Bufkin’s stats also took a blow by shooting 4 of 29 from 3; he needs to improve as a shooter, but numbers this bad are mostly small-sample variance. I’d be more troubled by the multiple finishes that were swatted at the rim, again caused by him seeming to cruise through an opening too slowly.
Bufkin already has some things working against him, with a very narrow frame and an outside shot that needs more work. As with Hood-Schifino above, his team’s backcourt depth gives him the luxury of working out the kinks in the G League for the first half of 2023-24. Additionally, the repeated on-ball reps likely make his statistical picture look much worse than if he’d just been chilling off the ball for spot-ups (it’s possible he’s just a two and that’s where he needs to play, but the Hawks are right to try him at point guard first). Nonetheless, his was among the worst showings of any first-rounder at summer league.

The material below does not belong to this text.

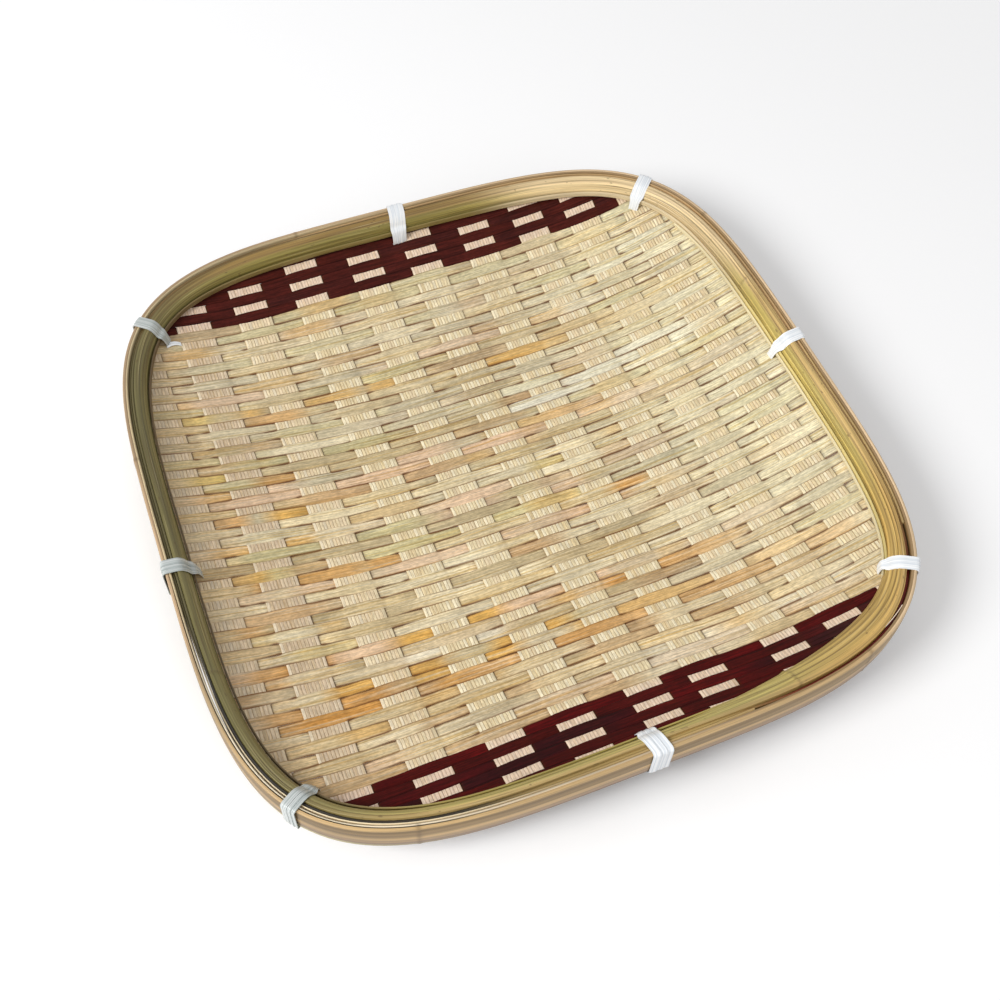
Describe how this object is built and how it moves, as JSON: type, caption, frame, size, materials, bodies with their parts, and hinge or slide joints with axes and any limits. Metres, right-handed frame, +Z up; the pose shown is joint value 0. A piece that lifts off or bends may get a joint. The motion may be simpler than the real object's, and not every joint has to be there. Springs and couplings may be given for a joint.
{
  "type": "bamboo basket",
  "caption": "Shallow square tray basket woven from flat bamboo splints, with rounded corners, dyed wefts along its front and back edges, and a rim of bent hoops laced with strip ties.",
  "frame": {"origin": "middle of the tray, on the surface that the flat middle of its mat rests on", "axes": "+Z up, out of the tray's open side; +X along the wefts; +Y along the warp bundles, towards the back"},
  "size_m": [0.2414, 0.2414, 0.0258],
  "materials": {
    "outer_bamboo": "smooth split bamboo culm, satin, with fine lengthwise grain",
    "inner_bamboo": "green to golden bamboo skin, satin, with fine lengthwise grain and small nodes",
    "lath_bamboo": "thin pale bamboo lath, matt",
    "warp_splint": "fine pale bamboo splints side by side, matt",
    "weft_splint": "flat bamboo splints, pale to honey coloured, matt to satin",
    "dyed_splint": "flat bamboo splints dyed dark wine red to near black, satin",
    "white_strip": "white flat packing strip, lightly fibred, satin"
  },
  "bodies": {
    "root": {"outer_hoop": "outer_bamboo", "filler_lath": "lath_bamboo", "turned_up_mat_edge": "weft_splint", "inner_hoop": "inner_bamboo", "foot_lath": "lath_bamboo", "warp_bundle_01": "warp_splint", "warp_bundle_02": "warp_splint", "warp_bundle_03": "warp_splint", "warp_bundle_04": "warp_splint", "warp_bundle_05": "warp_splint", "warp_bundle_06": "warp_splint", "warp_bundle_07": "warp_splint", "warp_bundle_08": "warp_splint", "warp_bundle_09": "warp_splint", "warp_bundle_10": "warp_splint", "dark_weft_front_1": "dyed_splint", "dark_weft_front_2": "dyed_splint", "dark_weft_front_3": "dyed_splint", "dark_weft_front_4": "dyed_splint", "dark_weft_front_5": "dyed_splint", "dark_weft_front_6": "dyed_splint", "dark_weft_front_7": "dyed_splint", "dark_weft_back_1": "dyed_splint", "dark_weft_back_2": "dyed_splint", "dark_weft_back_3": "dyed_splint", "dark_weft_back_4": "dyed_splint", "dark_weft_back_5": "dyed_splint", "dark_weft_back_6": "dyed_splint", "pale_weft_middle": "weft_splint", "pale_wefts_front_1": "weft_splint", "pale_wefts_front_2": "weft_splint", "pale_wefts_front_3": "weft_splint", "pale_wefts_front_4": "weft_splint", "pale_wefts_front_5": "weft_splint", "pale_wefts_front_6": "weft_splint", "pale_wefts_front_7": "weft_splint", "pale_wefts_front_8": "weft_splint", "pale_wefts_back_1": "weft_splint", "pale_wefts_back_2": "weft_splint", "pale_wefts_back_3": "weft_splint", "pale_wefts_back_4": "weft_splint", "pale_wefts_back_5": "weft_splint", "pale_wefts_back_6": "weft_splint", "pale_wefts_back_7": "weft_splint", "pale_wefts_back_8": "weft_splint", "tie_1": "white_strip", "tie_2": "white_strip", "tie_3": "white_strip", "tie_4": "white_strip", "tie_5": "white_strip", "tie_6": "white_strip", "tie_7": "white_strip", "tie_8": "white_strip"}
  },
  "joints": []
}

Vit Krejci flashed his passing chops once again, leading the Hawks with 23 assists in the five games. Tyrese Martin used his handle and physicality on both ends to lead the Hawks for long stretches in Summer League for the second year in a row.
On the surface, it seems as though Krejci and Martin are fighting over the same roster spot. The Hawks have 14 guaranteed contracts on the books for 2023-24 — to go along with two two-way contract players — and with a limit of 15, either one or neither seems likely to stick. One decision will be made today as Martin’s team option date due has arrived.
Joiner and Singleton both have Exhibit-10 contracts, meaning they’re likely to be involved in training camp this fall. Joiner was the more impressive of the two, showing off some occasional 94-foot defense and a willingness to create his own shot. But there’s no real indication either has improved their long term odds with the franchise.
Kabengele started all five games at the center position and showed some real worth on both end of the court as a rebounder and tough-nosed defender. Manek cooled off after a 17-point outburst with five triples in the first game against Sacramento.
Still, this is probably the end of the road for the six names above.